[ 
https://issues.apache.org/jira/browse/SPARK-57102?page=com.atlassian.jira.plugin.system.issuetabpanels:all-tabpanel
 ]

ASF GitHub Bot updated SPARK-57102:
-----------------------------------
    Labels: pull-request-available  (was: )

> Read Parquet TIMESTAMP(NANOS) via non-vectorized reader for NTZ and LTZ 
> nanosecond types
> ----------------------------------------------------------------------------------------
>
>                 Key: SPARK-57102
>                 URL: https://issues.apache.org/jira/browse/SPARK-57102
>             Project: Spark
>          Issue Type: Sub-task
>          Components: SQL
>    Affects Versions: 4.3.0
>            Reporter: Max Gekk
>            Priority: Major
>              Labels: pull-request-available
>
> h3. Summary
> Enable reading Parquet files that store timestamps as INT64 with logical type 
> TIMESTAMP(NANOS), produced by external tools (e.g. PyArrow or pandas), into 
> Spark's nanosecond timestamp types TimestampNTZNanosType and 
> TimestampLTZNanosType. Implementation is limited to the non-vectorized 
> (row-based) read path (ParquetRowConverter). Reuse existing Parquet datetime 
> rebasing for TIMESTAMP_LTZ; TIMESTAMP_NTZ does not rebase.
> Today, TIMESTAMP(NANOS) is either rejected (PARQUET_TYPE_ILLEGAL) or mapped 
> to LongType when spark.sql.legacy.parquet.nanosAsLong is true (SPARK-40819). 
> This issue delivers native nanos type read for real-world interop files.
> h3. Background
> * Parent: SPARK-56822 (SPIP: Timestamps with nanosecond precision)

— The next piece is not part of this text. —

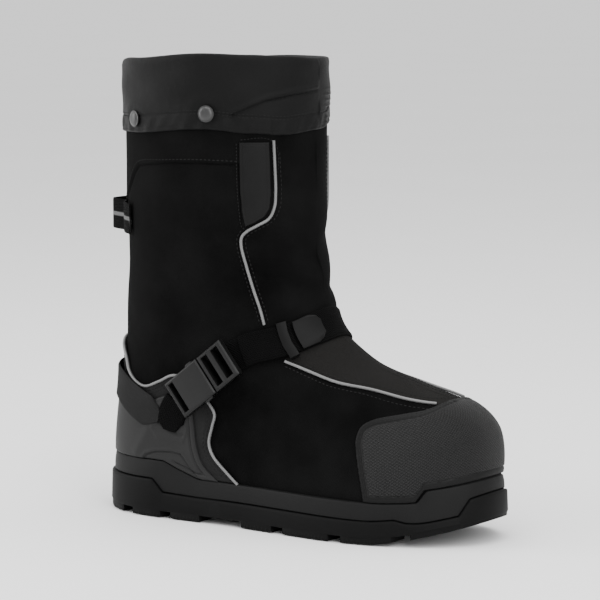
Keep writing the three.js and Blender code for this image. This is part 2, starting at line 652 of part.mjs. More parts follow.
// Loop of webbing behind the shaft, its plan line drawn once and thickened
function pullLoopShape() {
  const height = 0.661 * upperHeight;
  const back = form(0.5, height).x;
  const sewn = [0.39, 0.415, 0.44].map((u) => seat(u, height, gap + 1 + webbingThickness / 2));
  const bend = [vector(back - 10.6, -18, 0), vector(back - 18.6, -12, 0), vector(back - 20.6, -4, 0)];
  const half = [...sewn, ...bend];
  const other = half.map((p) => vector(p.x, -p.y, 0)).reverse();
  const line = curveThrough([...half.map((p) => vector(p.x, p.y, 0)), ...other], 3);
  const edge = (offset) =>
    line.map((p, i) => {
      const ahead = line[Math.min(line.length - 1, i + 1)].clone().sub(line[Math.max(0, i - 1)]).normalize();
      return [p.x - ahead.y * offset, p.y + ahead.x * offset];
    });
  const plan = [...edge(webbingThickness / 2), ...edge(-webbingThickness / 2).reverse()];
  return solidOf(upright(plan, height - webbing / 2, height + webbing / 2 - 1));
}

function backTabShape() {
  const box = new THREE.BoxGeometry(60, 17, 0.105 * upperHeight).translate(10, 0, 0.4785 * upperHeight);
  return shell(gap, 2.8).intersect(solidOf(box));
}

// Buckle in its own frame: s along the strap, t across it, n away from the foot
function plate(s0, s1, n0, n1) {
  const corners = [[s0, -buckleHalf], [s1, -buckleHalf], [s1, buckleHalf], [s0, buckleHalf]];
  const outline = new THREE.Shape(corners.map(([s, t]) => new THREE.Vector2(s, t)));
  const edges = { bevelThickness: chamfer, bevelSize: chamfer, bevelOffset: -chamfer, bevelSegments: 1 };
  const geometry = new THREE.ExtrudeGeometry(outline, { depth: n1 - n0 - 2 * chamfer, ...edges });
  return solidOf(geometry.translate(0, 0, n0 + chamfer));
}
function slotShape(s0, s1) {
  const box = new THREE.BoxGeometry(s1 - s0, webbing + 0.6, 3 * buckleThick);
  return solidOf(box.translate((s0 + s1) / 2, 0, buckleThick / 2));
}

// The two sprung arms of the plug, grow makes the channel that they slide in
const armLine = [
  [38, 8.9], [33, 8.9], [29, 9.6], [24, 11.6], [21.4, 11.8],
  [21.4, 14], [24.5, 17], [30, 17], [32.6, 13], [38, 13],
];
function armsShape(grow = 0) {
  const armFor = (side) => upright(armLine.map(([s, t]) => [s, side * t]), 2.6 - grow, 6 + grow, grow);
  return solidOf(armFor(-1)).add(solidOf(armFor(1)));
}
function socketShape() {
  return plate(0, 0.574 * buckleLength, 0, buckleThick).subtract(slotShape(3.2, 8)).subtract(armsShape(gap));
}
function plugShape() {
  const frame = plate(0.581 * buckleLength, buckleLength, 0, buckleThick - 1);
  return frame.add(armsShape()).subtract(slotShape(40, 46.5)).subtract(slotShape(51, 58.2));
}

function keeperShape() {
  const outer = stationsOn(keeperRows, 2, webbing + 4, 4.9);
  const [first, last] = [outer[0], outer.at(-1)];
  const reach = (t) => ({ ...first, u: mix(first.u, last.u, t), height: mix(first.height, last.height, t) });
  const through = [reach(-0.6), first, ...outer.slice(1, -1), last, reach(1.6)];
  const opening = through.map((station) => ({ ...station, off: -2, width: webbing + 1.2, thick: 6.3 }));
  return band(outer).subtract(band(opening));
}

function endTabShape() {
  const stations = stationsOn(endTabRows, 2, webbing - 1, 2);
  stations.at(-1).width *= 0.55;
  stations.at(-2).width *= 0.86;
  return band(stations);
}

function heelStrapShape() {
  const outer = stationsOn(heelStrapRows, 2, webbing + 1, 1.4);
  const inner = outer.map((station) => ({ ...station, u: 1 - station.u })).reverse();
  return band([...outer, ...inner.slice(1)]);
}

const overshoe = new THREE.Group();
const shoe = new THREE.Group();
const buckle = new THREE.Group();
overshoe.add(shoe);
shoe.add(buckle);

const fabric = { color: 0x18181a, roughness: 0.95, metalness: 0 };
const thinFabric = { color: 0x1c1c1f, roughness: 0.6, metalness: 0 };
const rubber = { color: 0x2c2c2e, roughness: 0.8, metalness: 0 };
const plastic = { color: 0x242426, roughness: 0.45, metalness: 0 };
const strapFabric = { color: 0x101011, roughness: 0.95, metalness: 0 };
const reflective = { color: 0x8c8c8e, roughness: 0.4, metalness: 0 };
const steel = { color: 0xb8b8b8, roughness: 0.3, metalness: 1 };
const blackened = { color: 0x2a2a2c, roughness: 0.5, metalness: 0.6 };

function addPiece(name, solid, finish, parent = shoe) {
  const material = new THREE.MeshStandardMaterial({ ...finish, flatShading: true });
  const mesh = new THREE.Mesh(geometryOf(solid), material);
  mesh.name = name;
  parent.add(mesh);
  return mesh;
}

addPiece("outsole", outsoleShape(), rubber);
addPiece("midsole", midsoleShape(), rubber);
addPiece("insole", insoleShape(), fabric);
addPiece("upper", upperShape(), fabric);
addPiece("toe_cap", toeCapShape(), rubber);
addPiece("heel_panel", heelPanelShape(), fabric);
addPiece("heel_counter", counterShape(), rubber);
addPiece("heel_strap", heelStrapShape(), fabric);
addPiece("cuff", cuffShape(), thinFabric);
addPiece("pull_loop", pullLoopShape(), strapFabric);
addPiece("back_tab", backTabShape(), strapFabric);
addPiece("label_patch_lateral", patchShape(-1), plastic);
addPiece("label_patch_medial", patchShape(1), plastic);
const strapStations = stationsOn(strapOverRows, 2, webbing, webbingThickness, strapInnerRows);
addPiece("instep_strap", band(strapStations), strapFabric);
addPiece("strap_tail", band(stationsOn(tailRows, 3)), strapFabric);
addPiece("strap_end_tab", endTabShape(), plastic);
addPiece("strap_keeper", keeperShape(), plastic);
addPiece("strap_anchor", band(stationsOn(anchorRows, 2)), strapFabric);
addPiece("buckle_socket", socketShape(), plastic, buckle);
addPiece("buckle_plug", plugShape(), plastic, buckle);
addPiece("piping_shaft_lateral", pipingShape(shaftPipingRows, -1), reflective);
addPiece("piping_shaft_medial", pipingShape(shaftPipingRows, 1), reflective);
addPiece("piping_vamp_lateral", pipingShape(vampPipingRows, -1), reflective);
addPiece("piping_vamp_medial", pipingShape(vampPipingRows, 1), reflective);
addPiece("piping_heel", heelPipingShape(), reflective);
studPlaces.forEach((place, i) => {
  const stud = addPiece(`stud_${String(i + 1).padStart(2, "0")}`, studShape, steel);
  stud.position.copy(place);
});

// The buckle lies beside the upper, between two places of the side view
function beside(along, up, away) {
  const [x, z] = [along * soleLength, up * upperHeight];
  return vector(x, seat(aroundAt(x, -1, z), z, 0).y - away, z);
}
const buckleStart = beside(0.281, 0.27, 6.15);
const buckleEnd = beside(0.426, 0.381, 5.1);
const strapWay = buckleEnd.clone().sub(buckleStart).normalize();
const outward = vector(0.05, -1, 0.02);
outward.addScaledVector(strapWay, -strapWay.dot(outward)).normalize();
const acrossWay = outward.clone().cross(strapWay);
buckle.quaternion.setFromRotationMatrix(new THREE.Matrix4().makeBasis(strapWay, acrossWay, outward));
buckle.position.copy(buckleStart);

// Snap fasteners on the cuff
const snapShape = turned([[0, 0], [5.2, 0], [6.3, 0.9], [5.9, 1.9], [3.6, 2.6], [0, 2.6]], 10);
function addSnap(name, along, up) {
  const height = up * upperHeight;
  const u = aroundAt(along * soleLength, -1, height);
  const place = form(u, height, cuffOutside + gap + 0.3);
  const snap = addPiece(name, snapShape, blackened);
  snap.position.copy(place);
  snap.quaternion.setFromUnitVectors(vector(0, 0, 1), place.sub(form(u, height)).normalize());
}
addSnap("snap_rear", 0.174, 0.885);
addSnap("snap_front", 0.37, 0.902);

// The origin is the middle of the bounding box's floor
const bounds = new THREE.Box3().setFromObject(shoe, true);
const middle = bounds.getCenter(vector(0, 0, 0));
shoe.position.set(-middle.x, -middle.y, -bounds.min.z);

export default overshoe;
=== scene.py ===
import math
import bpy
import bmesh
import numpy as np
from mathutils import Matrix, Vector


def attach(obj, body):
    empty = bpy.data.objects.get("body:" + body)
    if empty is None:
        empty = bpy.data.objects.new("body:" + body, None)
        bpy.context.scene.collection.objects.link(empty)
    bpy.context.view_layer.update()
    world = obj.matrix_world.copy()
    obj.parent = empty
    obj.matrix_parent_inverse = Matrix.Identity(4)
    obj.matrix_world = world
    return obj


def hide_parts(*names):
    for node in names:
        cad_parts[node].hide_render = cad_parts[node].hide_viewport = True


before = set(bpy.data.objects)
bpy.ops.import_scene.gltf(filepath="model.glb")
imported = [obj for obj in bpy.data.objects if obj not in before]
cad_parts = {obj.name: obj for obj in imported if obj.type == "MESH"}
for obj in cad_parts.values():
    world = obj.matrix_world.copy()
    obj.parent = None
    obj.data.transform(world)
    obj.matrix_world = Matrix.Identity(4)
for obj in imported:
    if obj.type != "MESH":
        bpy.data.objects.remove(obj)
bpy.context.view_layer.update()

# Lengths here are millimetres on the shoe: x from the heel, y to the inner side, z from the floor.
# u runs round the foot from the toe tip at 0, over the outer side, to the heel at 0.5 and back.
centre = (170.184, -1.841)
soleLength, ballWidth, upperHeight, rimHeight = 345.0, 127.0, 352.0, 45.0
footHeight, insoleBottom, cupFloor, plateBottom = 17.055, 13.32, 8.82, 5.49
flange, upperWall, collar = 9.3, 3.0, 348.5
toeSpring, toeSwing = 18.0, 6.0

# The form under the upper: up, back, front, heel cap, toe cap, outer heel, outer ball, inner heel, inner ball, waist, roundness
formRows = np.array([
    (0.051, 0.029, 0.971, 0.18, 0.304, 0.394, 0.449, 0.339, 0.409, 1.0, 2.2),
    (0.097, 0.025, 0.98, 0.18, 0.304, 0.409, 0.461, 0.354, 0.425, 0.8, 2.25),
    (0.156, 0.0275, 0.98, 0.18, 0.304, 0.417, 0.465, 0.362, 0.433, 0.55, 2.3),
    (0.213, 0.033, 0.968, 0.18, 0.313, 0.417, 0.457, 0.362, 0.425, 0.35, 2.3),
    (0.261, 0.039, 0.936, 0.18, 0.319, 0.421, 0.433, 0.37, 0.402, 0.2, 2.25),
    (0.293, 0.042, 0.884, 0.18, 0.325, 0.425, 0.409, 0.378, 0.378, 0.1, 2.2),
    (0.324, 0.0435, 0.788, 0.18, 0.333, 0.433, 0.394, 0.386, 0.37, 0, 2.15),
    (0.364, 0.045, 0.678, 0.185, 0.325, 0.449, 0.394, 0.402, 0.37, 0, 2.1),
    (0.42, 0.047, 0.597, 0.195, 0.29, 0.47, 0.409, 0.425, 0.386, 0, 2.05),
    (0.486, 0.049, 0.562, 0.21, 0.255, 0.49, 0.449, 0.455, 0.425, 0, 2.02),
    (0.594, 0.051, 0.539, 0.225, 0.24, 0.512, 0.488, 0.484, 0.465, 0, 2),
    (0.739, 0.051, 0.533, 0.23, 0.24, 0.533, 0.52, 0.506, 0.496, 0, 2),
    (0.881, 0.051, 0.532, 0.23, 0.24, 0.541, 0.53, 0.512, 0.508, 0, 2),
    (1.06, 0.051, 0.532, 0.23, 0.24, 0.545, 0.535, 0.516, 0.512, 0, 2),
])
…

> * Physical row layer: SPARK-56981 (TimestampNanosVal, InternalRow / UnsafeRow 
> accessors)
> * Logical types: SPARK-56876 (TimestampNTZNanosType / TimestampLTZNanosType, 
> p in [7, 9])
> * On-wire Parquet: epoch nanoseconds as INT64; Spark internal value is 
> (epochMicros, nanosWithinMicro) in TimestampNanosVal
> * Existing test resource: test-data/timestamp-nanos.parquet (TIMESTAMP(NANOS, 
> true) only; nanosAsLong path)
> h3. What to do
> h4. 1. External Parquet test fixtures
> * Add committed Parquet file(s) under sql/core/src/test/resources (alongside 
> or extending existing timestamp-nanos.parquet).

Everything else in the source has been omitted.